Near-Ambient Pressure Velocity Map Imaging

TL;DR

This paper introduces a novel velocity map imaging instrument capable of operating at near-ambient pressures, enabling the study of molecular surface scattering and reaction dynamics under more realistic conditions.

Contribution

The paper presents a new NAP-VMI instrument design that maintains vacuum conditions while allowing imaging at near-ambient pressures, expanding experimental capabilities.

Findings

Demonstrated NAP-VMI with N2O photodissociation

Compared scattering data at vacuum and near-ambient pressure

Showed potential for broader applications like spectroscopy

Abstract

We present a new velocity map imaging instrument for studying molecular beam surface scattering in a near-ambient pressure (NAP-VMI) environment. The instrument offers the possibility to study chemical reaction dynamics and kinetics where higher pressures are either desired or unavoidable. NAP-VMI conditions are created by two sets of ion optics that guide ions through an aperture and map their velocities. The aperture separates the high pressure ionization region and maintains the necessary vacuum in the detector region.
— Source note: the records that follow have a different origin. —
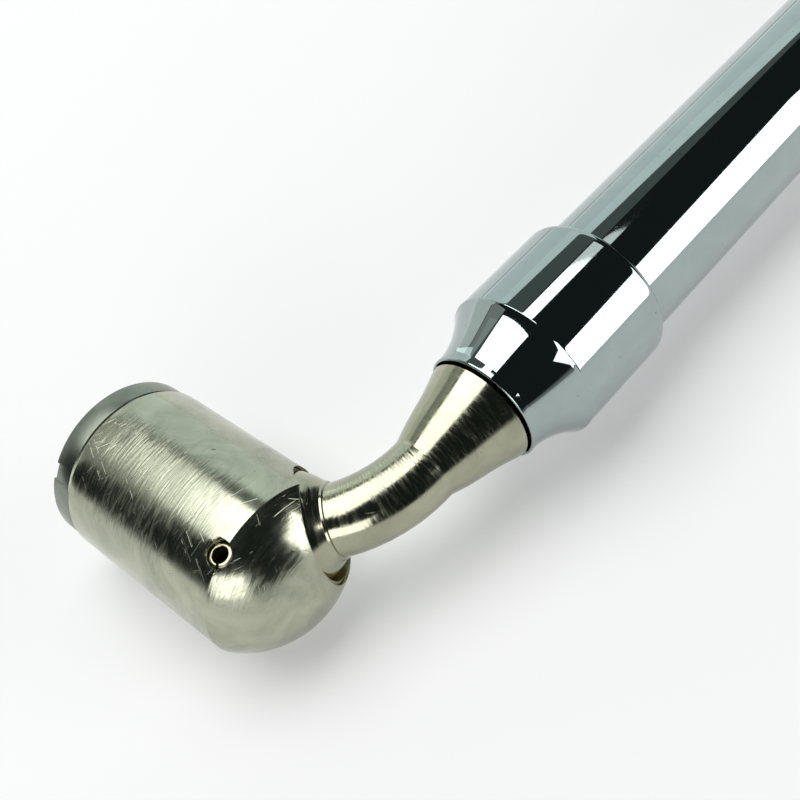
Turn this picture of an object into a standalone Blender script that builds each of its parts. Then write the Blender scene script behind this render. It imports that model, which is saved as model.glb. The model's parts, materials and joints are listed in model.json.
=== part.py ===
"""Telescopic magnetic pickup tool with a swivelling magnet head.

The tool lies on a bench. Its tube runs along +X, the magnet head points along +Y, and both touch
the bench at z = 0. Units are metres. Every turned piece is a profile of (radius, height) points
spun about the Z axis of the empty that it belongs to:

  tube_axis    on the tube's centre line, Z towards the rear end, heights counted from the neck's bend
  swivel_axis  at the centre of the head's dome, Z along the slanted swivel, towards the neck
  head_axis    at the centre of the head's dome, Z towards the magnet's face
"""
import math

import bmesh
import bpy
from mathutils import Matrix, Vector

MM = 0.001

# Magnet head
HEAD_RADIUS = 9.5 * MM
DOME_RADIUS = 10.7 * MM
HEAD_BARREL = 21.8 * MM          # from the dome's edge to the magnet cup's rim
EDGE_CHAMFER = 0.15 * MM
CUP_BORE_RADIUS = 8.0 * MM       # bore of the shell that holds the magnet cup
CUP_BORE_DEPTH = 7.5 * MM
CUP_RIM_RADIUS = 9.3 * MM
CUP_RIM_HEIGHT = 2.9 * MM
CUP_INNER_RADIUS = 6.6 * MM
CUP_FLOOR = 1.6 * MM
NOTCH_WIDTH = 1.8 * MM
NOTCH_DEPTH = 0.5 * MM
NOTCH_TURN = math.radians(55)    # of the two notches, about the head's axis
MAGNET_RADIUS = 5.7 * MM
POLE_PLATE = 0.8 * MM

# Slanted swivel between head and neck
SWIVEL_SLANT = math.radians(45)  # to the head's axis, and the neck's bend
SWIVEL_TWIST = math.radians(19)  # head turned this far back from its square position
BORE_RADIUS = 6.25 * MM
BORE_FLOOR = -4.6 * MM           # heights along the swivel from the dome's centre
SPIGOT_RADIUS = 5.7 * MM
SPIGOT_FOOT = -2.2 * MM
SPIGOT_SHOULDER = 7.6 * MM
PIN_HEIGHT = 1.49 * MM
PIN_OFFSET = 4.77 * MM           # pin's axis to the swivel's axis
PIN_RADIUS = 1.25 * MM
PIN_BORE = 0.85 * MM
PIN_CHAMFER = 0.15 * MM
PIN_SLIT = 0.3 * MM
BUSH_HEIGHTS = (4.0 * MM, 10.0 * MM)
BUSH_SINK = 0.4 * MM             # depth of the bush below the head's surface
PAD_HEIGHT = 0.8 * MM
SPRING_RADII = (3.3 * MM, 5.2 * MM)
SPRING_WIRE = 0.3 * MM
SPRING_WAVE = 0.3 * MM
SPRING_WAVES = 3

# Neck
ROD_RADIUS = 3.78 * MM
BASE_HEIGHT = 10.0 * MM          # where the rod leaves the spigot, along the swivel
BEND_RADIUS = 12.5 * MM
CONE_END = 9.15 * MM             # heights along the tube, from the end of the bend
CONE_RADIUS = 6.25 * MM
BOSS_RADIUS = 5.8 * MM
BOSS_END = 12.95 * MM
STUD_RADIUS = 1.5 * MM
STUD_HEAD_RADIUS = 2.2 * MM
STUD_SPAN = (6.2 * MM, 24.0 * MM)

# Nose ferrule and outer tube
FERRULE_FRONT = 9.35 * MM
FERRULE_MOUTH = 6.3 * MM
FERRULE_LIP = 6.65 * MM
FERRULE_CORNER = 15.9 * MM
FERRULE_RADIUS = 9.1 * MM
FERRULE_REAR = 28.9 * MM
TUBE_RADIUS = 7.85 * MM
TUBE_WALL = 0.6 * MM
TUBE_FRONT = 20.3 * MM
TUBE_REAR = 172.0 * MM

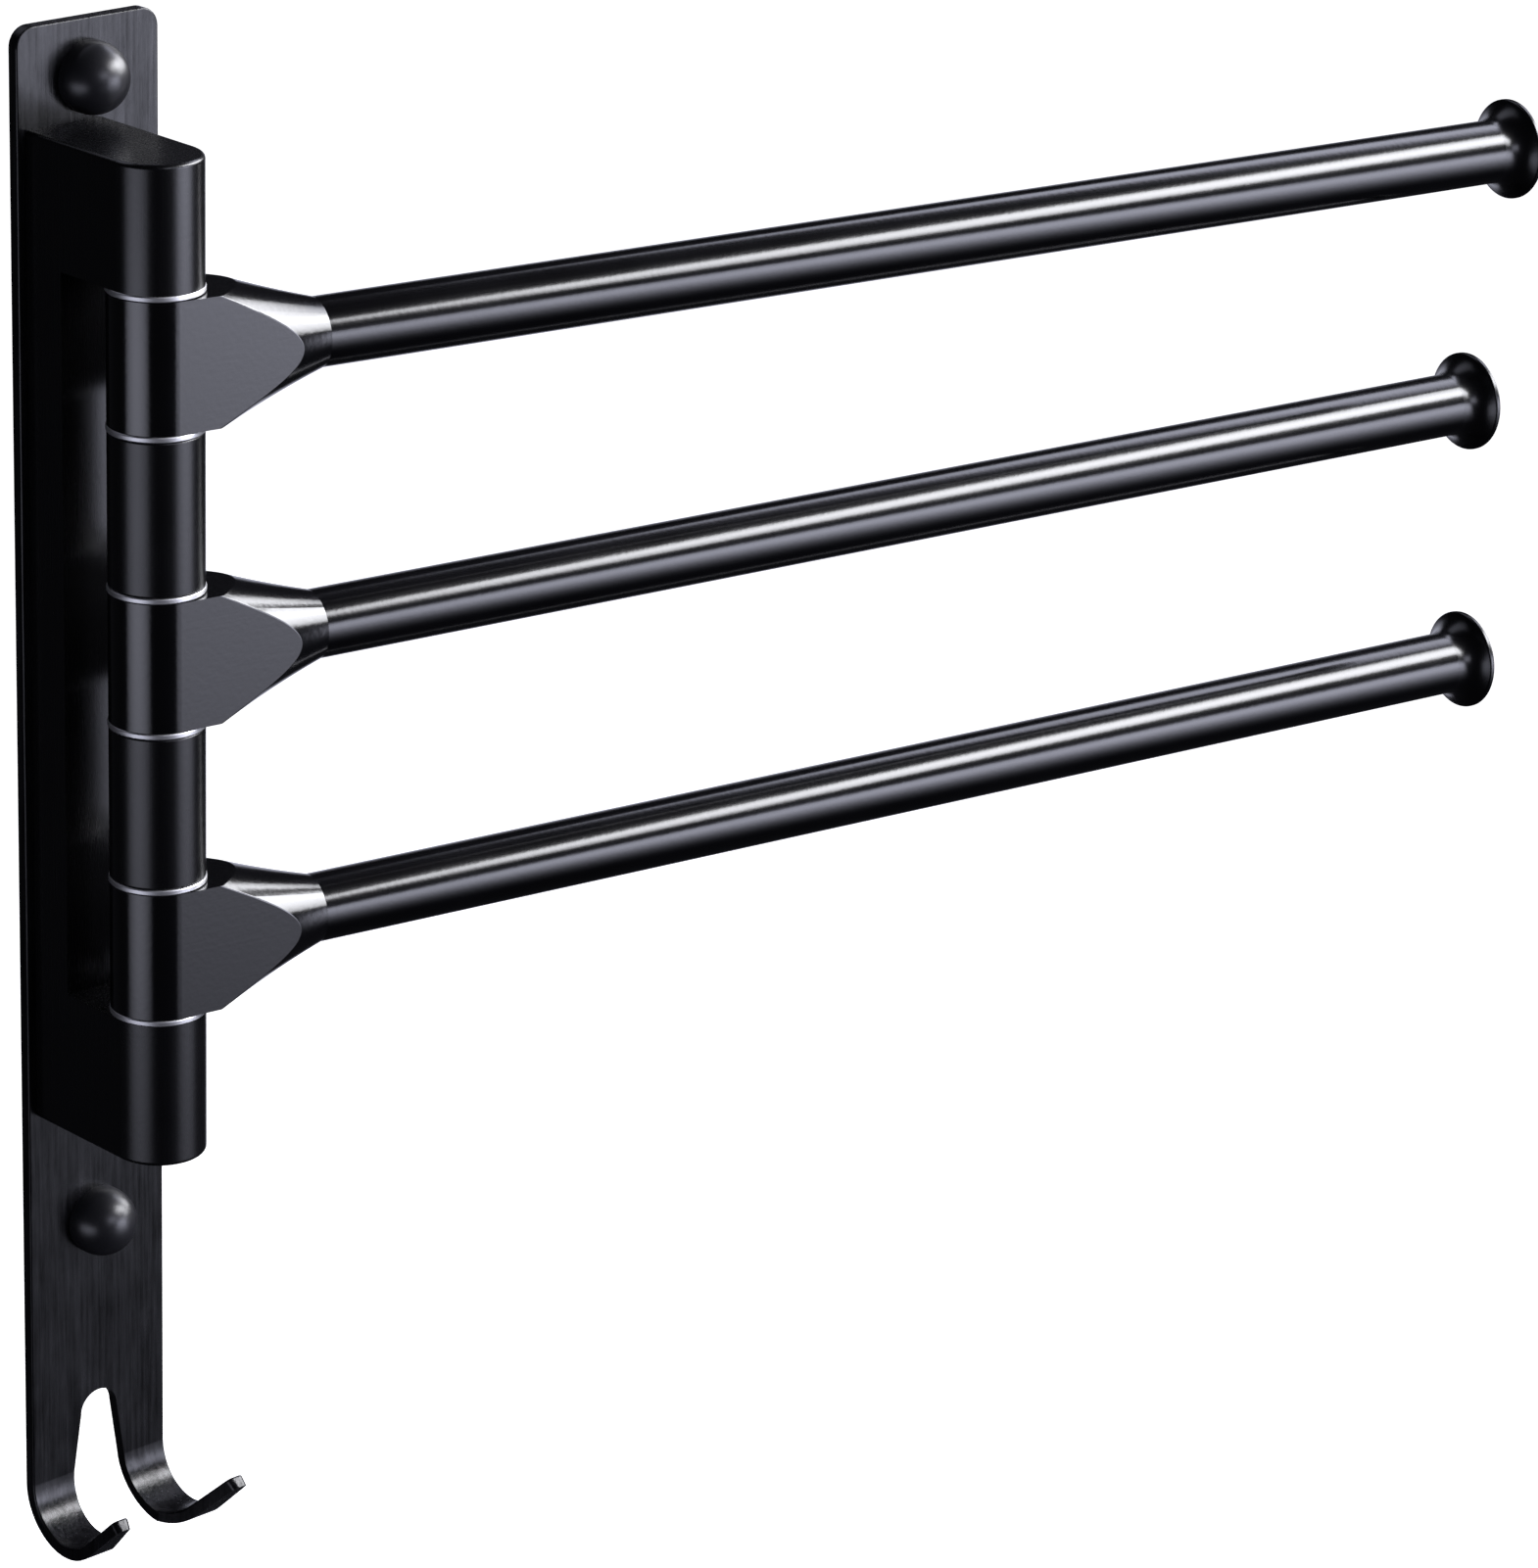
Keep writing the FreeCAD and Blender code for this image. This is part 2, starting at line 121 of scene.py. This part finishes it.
class Graph:
    """A node tree to draw in."""

    def __init__(self, tree):
        self.tree = tree

    def node(self, kind, settings=None, values=None, output=0):
        """Add a node: its settings first, then its sockets, each a value or a Signal."""
        made = self.tree.nodes.new(kind)
        for name, setting in (settings or {}).items():
            setattr(made, name, setting)
        for name, value in (values or {}).items():
            if isinstance(value, Signal):
                self.tree.links.new(value.socket, made.inputs[name])
            else:
                made.inputs[name].default_value = value
        return Signal(self, made.outputs[output])


class Signal:
    """One output socket, usable in plain arithmetic on numbers."""

    def __init__(self, graph, socket):
        self.graph = graph
        self.socket = socket

    def math(self, operation, *values):
        return self.graph.node("ShaderNodeMath", {"operation": operation}, dict(enumerate(values)))

    def __add__(self, other):
        return self.math("ADD", self, other)

    def __radd__(self, other):
        return self.math("ADD", other, self)

    def __sub__(self, other):
        return self.math("SUBTRACT", self, other)

    def __rsub__(self, other):
        return self.math("SUBTRACT", other, self)

    def __mul__(self, other):
        return self.math("MULTIPLY", self, other)

    def __rmul__(self, other):
        return self.math("MULTIPLY", other, self)

    def __pow__(self, other):
        return self.math("POWER", self, other)

    def __rpow__(self, other):
        return self.math("POWER", other, self)


print("signals add, subtract, multiply and raise to a power")


# %% [markdown]
# Black gloss needs a plain room. The floor is a wide pale disc whose edge sweeps up and all round, as a
# photographer's paper does, so that no horizon shows from any side. It lies well below the rack, as the
# floor of a bathroom would. Its own glow makes it white, because a floor lit by the lamps alone would take
# their unevenness, and it is kept out of reflections: a mirror-like tube would otherwise turn pale below.
# An outline turned about the upright axis makes it, which costs fewer faces than a grid would.

# %% The paper sweep under and around the rack
floor_level = -1.4
paper_radius, paper_sweep, paper_height = 4.0, 2.5, 6.0
paper_pinhole = 1 * mm
sweep_steps, paper_segments = 12, 96


def lathe_mesh(name, outline, segments):
    """Turn an outline of (radius, height) pairs about the upright axis."""
    rings = len(outline)
    points = []
    for step in range(segments):
        turn = 2 * math.pi * step / segments
        points += [(r * math.cos(turn), r * math.sin(turn), z) for r, z in outline]
    faces = []
    for step in range(segments):
        here, there = step * rings, (step + 1) % segments * rings
        faces += [(here + i, there + i, there + i + 1, here + i + 1) for i in range(rings - 1)]
    mesh = bpy.data.meshes.new(name)
    mesh.from_pydata(points, [], faces)
    mesh.polygons.foreach_set("use_smooth", [True] * len(mesh.polygons))
    return mesh


quarter_turns = [math.pi / 2 * step / sweep_steps for step in range(sweep_steps + 1)]
paper_outline = [(paper_pinhole, floor_level)]
paper_outline += [
    (paper_radius + paper_sweep * math.sin(turn), floor_level + paper_sweep * (1 - math.cos(turn)))
    for turn in quarter_turns]
paper_outline.append((paper_radius + paper_sweep, paper_height))
paper_mesh = lathe_mesh("paper_floor", paper_outline, paper_segments)
paper = collect(bpy.data.objects.new("paper_floor", paper_mesh))
paper.visible_glossy = paper.visible_diffuse = paper.visible_shadow = False
print("paper", 2 * (paper_radius + paper_sweep), "m wide,", -floor_level, "m below the rack's middle")

# %% [markdown]
# The paper's finish is one even white. It needs no pattern, so its few values go straight to the shader's
# sockets. The standard view transform keeps that white pure in the picture, where the filmic one would
# grey it.

# %% Pale paper and the picture's own transform
paper_finish = bpy.data.materials.new("pale_paper")
paper_finish.use_nodes = True
paper_shader = paper_finish.node_tree.nodes["Principled BSDF"]
for socket, value in {
        "Base Color": (0.9, 0.9, 0.9, 1), "Roughness": 0.9,
        "Emission Color": (1, 1, 1, 1), "Emission Strength": 1.0}.items():
    paper_shader.inputs[socket].default_value = value
paper.data.materials.append(paper_finish)
bpy.context.scene.view_settings.view_transform = "Standard"
print(paper_finish.name, "on", paper.name)


# %% [markdown]
# The lamps are softboxes: lit cloths whose picture shows in the black metal. A tube mirrors a box as a
# long streak, a flat face as an even grey. So each box is set by what it should do in the reflection: by
# its direction, by the angles that it spans, and by its radiance, which is how bright the cloth looks.
# A rectangular lamp of power P and area A has a radiance of P / (pi * A), and the helper turns that round.
# No cloth is lit evenly, and an even one leaves hard edges on the metal. Here the brightness is a hill
# over the cloth, place ** rise * (1 - place) ** fall each way, scaled so that its top is one.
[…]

The performance of the NAP-VMI is demonstrated with results from N$_2$O photodissociation and N$_2$ scattering from Pd(110) surface, which are compared under vacuum and at near-ambient pressure ($ 1\times10^{-3} $ mbar). NAP-VMI has the potential to be a applied to, and useful for, a broader range of experiments including photoelectron spectroscopy and scattering with liquid microjets.